Count how many lines hold the string "shown". Answer with that number and nothing more.
--- --- ---
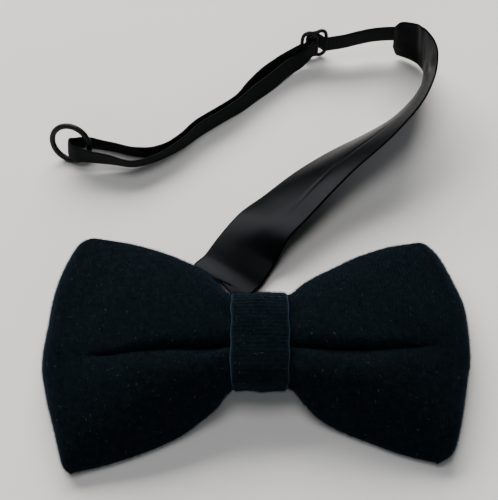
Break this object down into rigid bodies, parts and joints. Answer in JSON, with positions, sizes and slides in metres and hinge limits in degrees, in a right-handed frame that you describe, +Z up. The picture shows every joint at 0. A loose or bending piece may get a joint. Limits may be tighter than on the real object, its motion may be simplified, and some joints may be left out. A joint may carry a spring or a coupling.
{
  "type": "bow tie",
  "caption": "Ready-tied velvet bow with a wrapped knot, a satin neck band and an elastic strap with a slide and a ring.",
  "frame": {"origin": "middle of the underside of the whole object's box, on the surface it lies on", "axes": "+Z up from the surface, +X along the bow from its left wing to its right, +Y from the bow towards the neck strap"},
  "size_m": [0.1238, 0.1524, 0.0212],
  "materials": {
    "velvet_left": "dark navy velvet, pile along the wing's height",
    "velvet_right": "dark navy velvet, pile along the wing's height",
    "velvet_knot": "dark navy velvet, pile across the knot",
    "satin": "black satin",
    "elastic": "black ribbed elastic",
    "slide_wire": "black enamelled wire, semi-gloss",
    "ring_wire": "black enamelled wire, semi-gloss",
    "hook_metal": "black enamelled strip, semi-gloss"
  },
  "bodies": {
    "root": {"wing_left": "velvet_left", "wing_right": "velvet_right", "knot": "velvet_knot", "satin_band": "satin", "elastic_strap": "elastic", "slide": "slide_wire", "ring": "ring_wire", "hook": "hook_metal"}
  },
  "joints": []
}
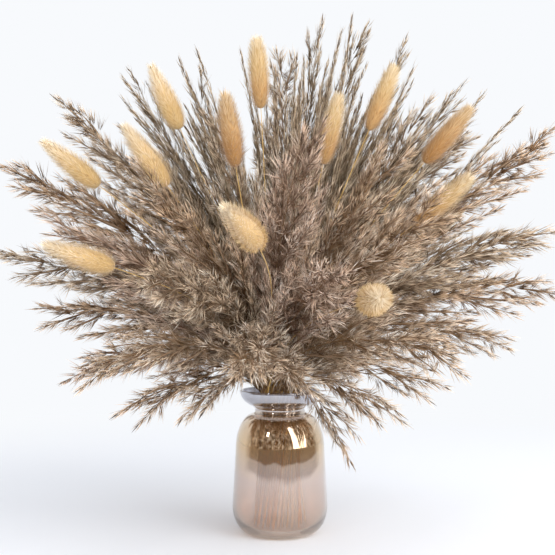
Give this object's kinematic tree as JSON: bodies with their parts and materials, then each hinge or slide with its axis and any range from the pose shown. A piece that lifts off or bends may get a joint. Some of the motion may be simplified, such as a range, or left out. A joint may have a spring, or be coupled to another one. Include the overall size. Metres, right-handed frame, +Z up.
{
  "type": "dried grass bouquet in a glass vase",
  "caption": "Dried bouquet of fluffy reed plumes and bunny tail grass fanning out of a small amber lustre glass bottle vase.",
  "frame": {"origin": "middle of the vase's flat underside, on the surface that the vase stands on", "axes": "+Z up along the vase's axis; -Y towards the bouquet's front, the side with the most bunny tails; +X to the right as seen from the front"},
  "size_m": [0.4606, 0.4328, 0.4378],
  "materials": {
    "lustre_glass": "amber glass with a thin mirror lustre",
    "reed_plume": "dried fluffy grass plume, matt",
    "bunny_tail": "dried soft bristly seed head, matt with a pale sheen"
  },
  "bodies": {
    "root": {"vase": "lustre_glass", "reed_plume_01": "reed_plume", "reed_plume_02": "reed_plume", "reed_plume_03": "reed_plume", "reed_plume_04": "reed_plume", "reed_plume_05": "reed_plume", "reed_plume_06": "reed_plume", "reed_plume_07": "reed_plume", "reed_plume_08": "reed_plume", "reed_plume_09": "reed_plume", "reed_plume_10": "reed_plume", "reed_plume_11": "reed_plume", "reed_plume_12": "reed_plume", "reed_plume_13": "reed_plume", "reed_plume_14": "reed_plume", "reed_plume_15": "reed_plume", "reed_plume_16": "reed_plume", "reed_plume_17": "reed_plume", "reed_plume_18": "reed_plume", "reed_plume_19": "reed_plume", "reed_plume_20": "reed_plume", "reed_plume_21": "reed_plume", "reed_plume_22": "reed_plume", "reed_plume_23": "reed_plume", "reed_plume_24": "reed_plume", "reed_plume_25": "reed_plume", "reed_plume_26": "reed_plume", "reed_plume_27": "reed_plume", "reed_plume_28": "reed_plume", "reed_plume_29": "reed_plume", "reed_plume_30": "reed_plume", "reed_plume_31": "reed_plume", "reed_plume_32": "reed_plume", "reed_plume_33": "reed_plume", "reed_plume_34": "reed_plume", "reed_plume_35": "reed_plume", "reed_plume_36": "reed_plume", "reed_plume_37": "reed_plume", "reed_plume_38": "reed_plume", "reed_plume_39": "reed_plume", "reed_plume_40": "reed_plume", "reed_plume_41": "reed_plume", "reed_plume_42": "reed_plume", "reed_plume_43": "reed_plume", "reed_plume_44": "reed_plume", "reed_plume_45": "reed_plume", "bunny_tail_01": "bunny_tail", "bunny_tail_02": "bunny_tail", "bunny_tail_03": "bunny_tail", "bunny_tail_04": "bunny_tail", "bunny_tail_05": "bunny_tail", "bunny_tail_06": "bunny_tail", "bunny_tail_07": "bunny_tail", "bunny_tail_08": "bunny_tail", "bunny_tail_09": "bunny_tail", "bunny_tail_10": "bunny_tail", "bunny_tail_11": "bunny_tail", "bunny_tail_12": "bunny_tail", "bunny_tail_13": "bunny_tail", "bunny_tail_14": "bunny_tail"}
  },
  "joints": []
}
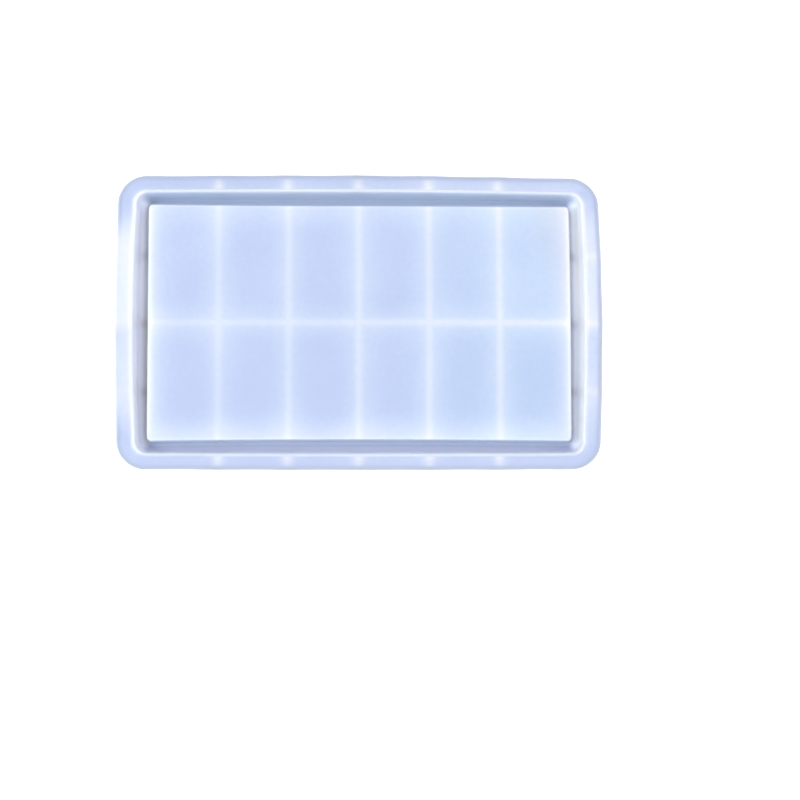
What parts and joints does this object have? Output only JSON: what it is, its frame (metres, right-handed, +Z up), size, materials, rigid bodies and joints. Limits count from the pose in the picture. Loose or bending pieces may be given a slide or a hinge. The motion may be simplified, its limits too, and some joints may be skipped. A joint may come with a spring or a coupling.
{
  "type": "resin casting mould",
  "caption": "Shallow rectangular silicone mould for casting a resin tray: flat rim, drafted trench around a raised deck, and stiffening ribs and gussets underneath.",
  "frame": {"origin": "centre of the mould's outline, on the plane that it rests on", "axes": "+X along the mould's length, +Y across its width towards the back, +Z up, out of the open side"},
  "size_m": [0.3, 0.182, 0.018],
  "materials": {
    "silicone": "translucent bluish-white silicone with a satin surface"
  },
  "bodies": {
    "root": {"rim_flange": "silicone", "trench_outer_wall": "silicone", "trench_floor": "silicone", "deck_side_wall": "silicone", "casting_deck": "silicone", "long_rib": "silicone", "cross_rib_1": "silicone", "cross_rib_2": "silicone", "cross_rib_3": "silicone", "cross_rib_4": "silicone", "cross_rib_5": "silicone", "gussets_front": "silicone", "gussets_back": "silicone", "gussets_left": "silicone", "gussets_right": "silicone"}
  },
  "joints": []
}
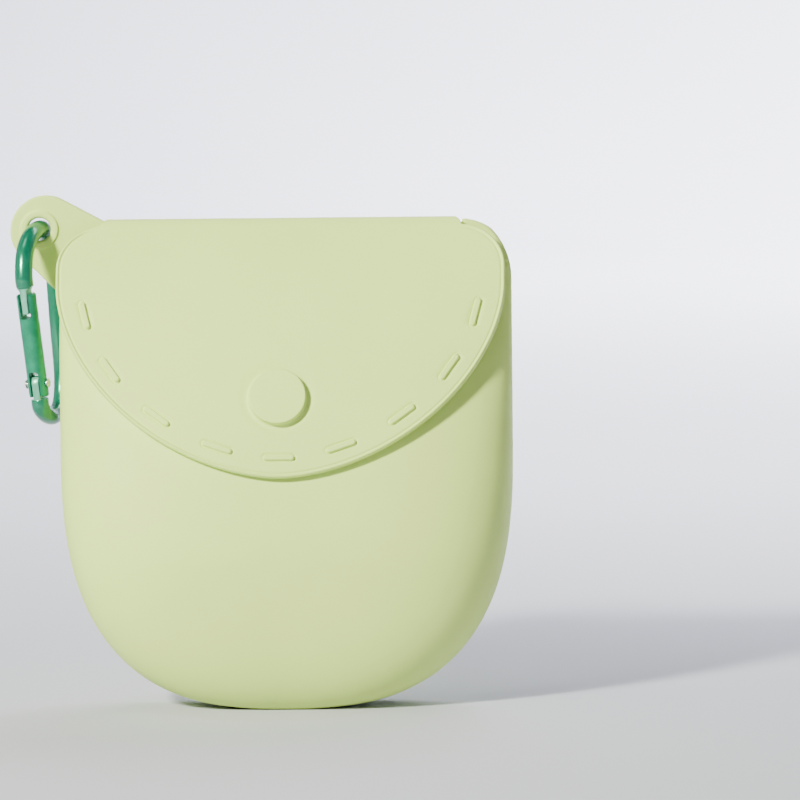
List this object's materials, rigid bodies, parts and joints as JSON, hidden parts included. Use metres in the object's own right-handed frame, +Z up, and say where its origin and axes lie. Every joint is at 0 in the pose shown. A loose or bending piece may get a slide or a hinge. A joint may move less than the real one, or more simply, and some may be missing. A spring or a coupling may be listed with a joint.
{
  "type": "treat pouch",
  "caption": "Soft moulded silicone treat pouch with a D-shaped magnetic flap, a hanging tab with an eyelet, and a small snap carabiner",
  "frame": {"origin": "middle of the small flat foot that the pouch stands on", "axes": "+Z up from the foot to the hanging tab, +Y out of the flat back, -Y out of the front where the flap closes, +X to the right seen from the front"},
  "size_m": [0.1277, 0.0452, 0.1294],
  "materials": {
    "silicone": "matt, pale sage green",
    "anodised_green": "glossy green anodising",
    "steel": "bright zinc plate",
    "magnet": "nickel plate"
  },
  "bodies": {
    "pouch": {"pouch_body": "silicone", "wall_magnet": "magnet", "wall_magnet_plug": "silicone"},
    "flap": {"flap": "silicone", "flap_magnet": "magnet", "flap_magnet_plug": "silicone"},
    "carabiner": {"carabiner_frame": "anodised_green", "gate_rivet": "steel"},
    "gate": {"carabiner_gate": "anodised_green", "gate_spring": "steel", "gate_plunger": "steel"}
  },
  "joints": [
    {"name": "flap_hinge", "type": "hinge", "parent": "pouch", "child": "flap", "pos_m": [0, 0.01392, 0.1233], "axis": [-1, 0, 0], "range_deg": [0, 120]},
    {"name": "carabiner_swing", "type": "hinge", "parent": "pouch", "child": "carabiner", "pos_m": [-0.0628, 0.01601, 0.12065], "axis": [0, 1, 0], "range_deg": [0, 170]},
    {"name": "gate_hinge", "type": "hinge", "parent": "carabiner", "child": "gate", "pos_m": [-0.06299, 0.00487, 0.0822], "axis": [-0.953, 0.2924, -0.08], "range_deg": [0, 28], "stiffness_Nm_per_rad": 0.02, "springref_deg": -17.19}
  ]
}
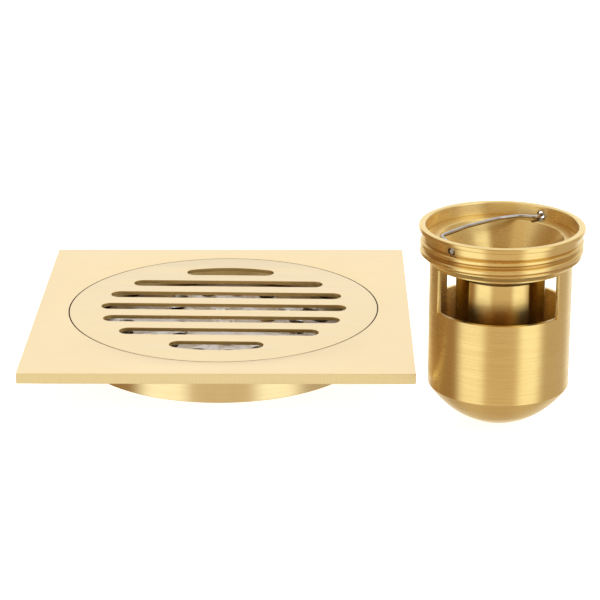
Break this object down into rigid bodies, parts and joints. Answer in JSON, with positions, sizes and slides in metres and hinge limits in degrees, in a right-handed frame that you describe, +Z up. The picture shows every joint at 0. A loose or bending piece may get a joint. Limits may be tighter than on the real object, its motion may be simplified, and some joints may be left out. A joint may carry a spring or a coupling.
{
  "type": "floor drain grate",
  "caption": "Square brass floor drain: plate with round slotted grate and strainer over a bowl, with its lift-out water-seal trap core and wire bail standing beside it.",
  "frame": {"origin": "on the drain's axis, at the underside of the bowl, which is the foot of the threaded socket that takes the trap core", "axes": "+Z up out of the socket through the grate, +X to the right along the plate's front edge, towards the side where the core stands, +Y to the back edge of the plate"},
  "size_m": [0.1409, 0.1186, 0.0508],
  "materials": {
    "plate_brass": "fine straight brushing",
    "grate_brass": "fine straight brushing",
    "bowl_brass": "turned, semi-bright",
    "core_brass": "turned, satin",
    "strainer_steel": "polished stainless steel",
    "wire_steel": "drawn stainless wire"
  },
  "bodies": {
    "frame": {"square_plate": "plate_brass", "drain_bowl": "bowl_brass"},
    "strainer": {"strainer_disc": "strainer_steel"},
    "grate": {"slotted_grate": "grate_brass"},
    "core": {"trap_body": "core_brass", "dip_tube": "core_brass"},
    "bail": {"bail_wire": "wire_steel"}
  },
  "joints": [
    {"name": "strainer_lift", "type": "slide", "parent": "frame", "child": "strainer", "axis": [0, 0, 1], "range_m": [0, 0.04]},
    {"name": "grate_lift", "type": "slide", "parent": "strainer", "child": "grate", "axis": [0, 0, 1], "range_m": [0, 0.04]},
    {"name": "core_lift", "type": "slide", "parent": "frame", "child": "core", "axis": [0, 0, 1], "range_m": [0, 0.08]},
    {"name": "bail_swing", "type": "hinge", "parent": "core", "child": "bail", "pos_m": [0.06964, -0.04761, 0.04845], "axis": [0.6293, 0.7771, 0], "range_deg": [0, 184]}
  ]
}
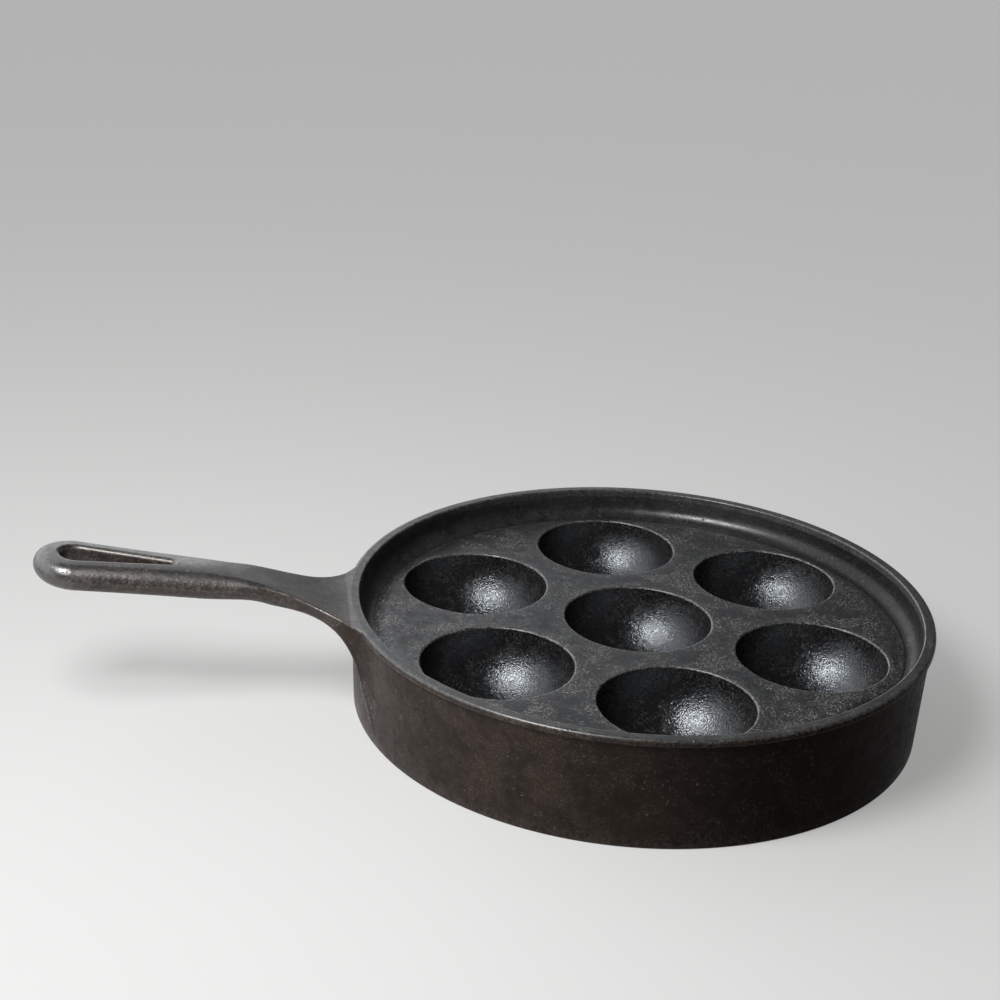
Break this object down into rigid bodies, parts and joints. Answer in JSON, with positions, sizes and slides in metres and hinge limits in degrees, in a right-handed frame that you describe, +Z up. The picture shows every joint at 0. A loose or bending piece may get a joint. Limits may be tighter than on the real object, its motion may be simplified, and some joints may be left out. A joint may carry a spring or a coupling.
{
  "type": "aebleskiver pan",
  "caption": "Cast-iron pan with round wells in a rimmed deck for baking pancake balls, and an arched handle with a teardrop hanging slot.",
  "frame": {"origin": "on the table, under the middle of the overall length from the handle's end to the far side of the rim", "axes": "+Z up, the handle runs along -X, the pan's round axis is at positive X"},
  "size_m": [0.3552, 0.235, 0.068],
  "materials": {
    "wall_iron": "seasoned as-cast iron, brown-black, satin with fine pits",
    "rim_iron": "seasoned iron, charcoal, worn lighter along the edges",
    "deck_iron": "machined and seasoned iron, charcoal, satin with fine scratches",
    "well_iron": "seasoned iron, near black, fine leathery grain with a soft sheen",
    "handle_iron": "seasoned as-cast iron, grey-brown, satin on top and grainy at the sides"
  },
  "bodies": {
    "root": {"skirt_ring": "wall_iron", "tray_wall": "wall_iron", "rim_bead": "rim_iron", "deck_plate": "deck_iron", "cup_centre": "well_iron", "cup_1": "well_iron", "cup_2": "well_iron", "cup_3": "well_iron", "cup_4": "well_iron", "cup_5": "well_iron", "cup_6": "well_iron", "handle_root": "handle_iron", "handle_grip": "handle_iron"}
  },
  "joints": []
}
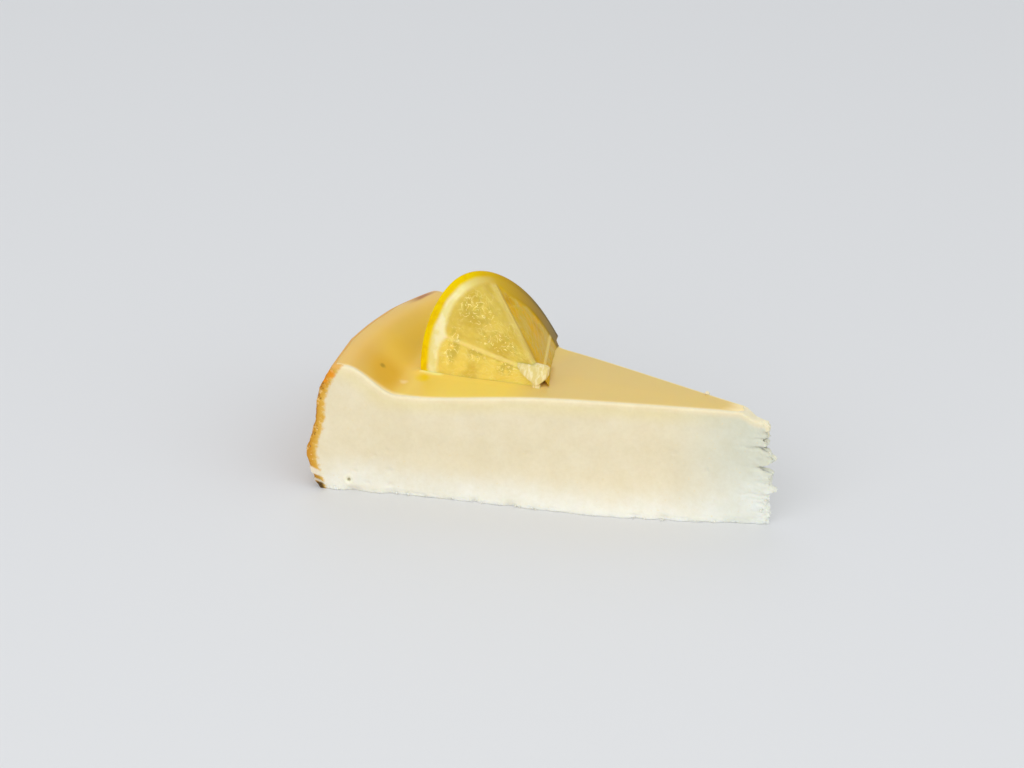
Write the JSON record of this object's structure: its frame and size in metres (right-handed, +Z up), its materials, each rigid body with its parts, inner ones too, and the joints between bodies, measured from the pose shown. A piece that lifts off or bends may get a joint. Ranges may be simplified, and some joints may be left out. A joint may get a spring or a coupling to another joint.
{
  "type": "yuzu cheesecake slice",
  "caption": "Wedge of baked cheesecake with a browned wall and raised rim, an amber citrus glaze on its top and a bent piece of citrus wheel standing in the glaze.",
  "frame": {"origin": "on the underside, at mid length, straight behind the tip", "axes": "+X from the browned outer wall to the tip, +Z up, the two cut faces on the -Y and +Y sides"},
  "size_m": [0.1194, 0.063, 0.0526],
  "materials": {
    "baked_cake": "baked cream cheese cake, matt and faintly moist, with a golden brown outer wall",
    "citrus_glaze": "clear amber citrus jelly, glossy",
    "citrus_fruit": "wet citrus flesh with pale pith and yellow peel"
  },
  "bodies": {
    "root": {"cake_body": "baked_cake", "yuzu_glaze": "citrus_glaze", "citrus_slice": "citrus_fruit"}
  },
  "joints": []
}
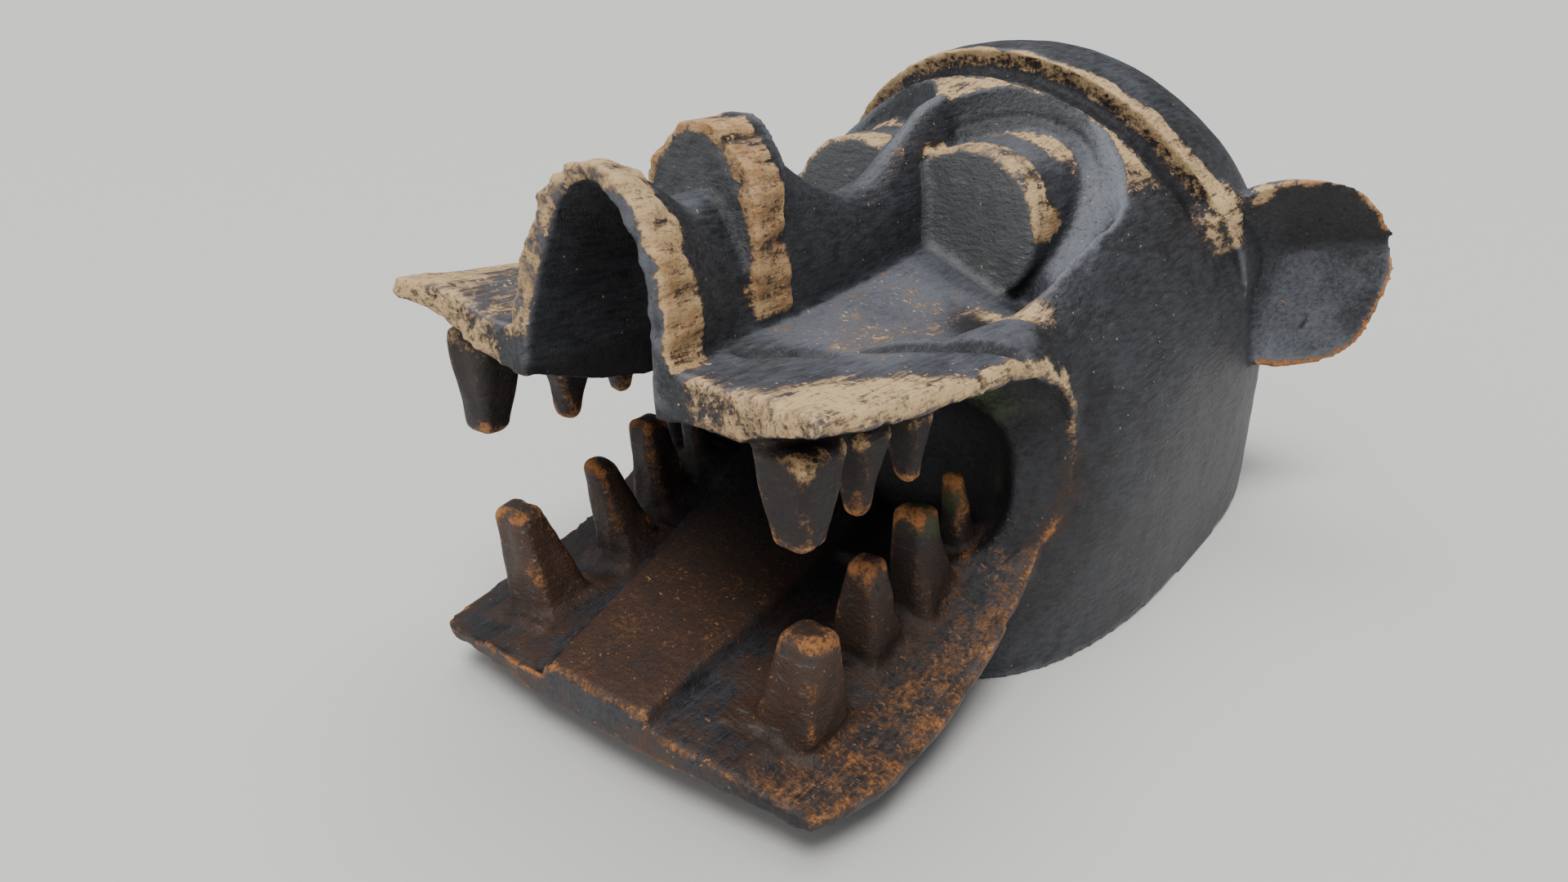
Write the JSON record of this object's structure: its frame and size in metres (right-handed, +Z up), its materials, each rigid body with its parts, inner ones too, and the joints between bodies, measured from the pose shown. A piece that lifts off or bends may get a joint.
--- --- ---
## Exercise response
4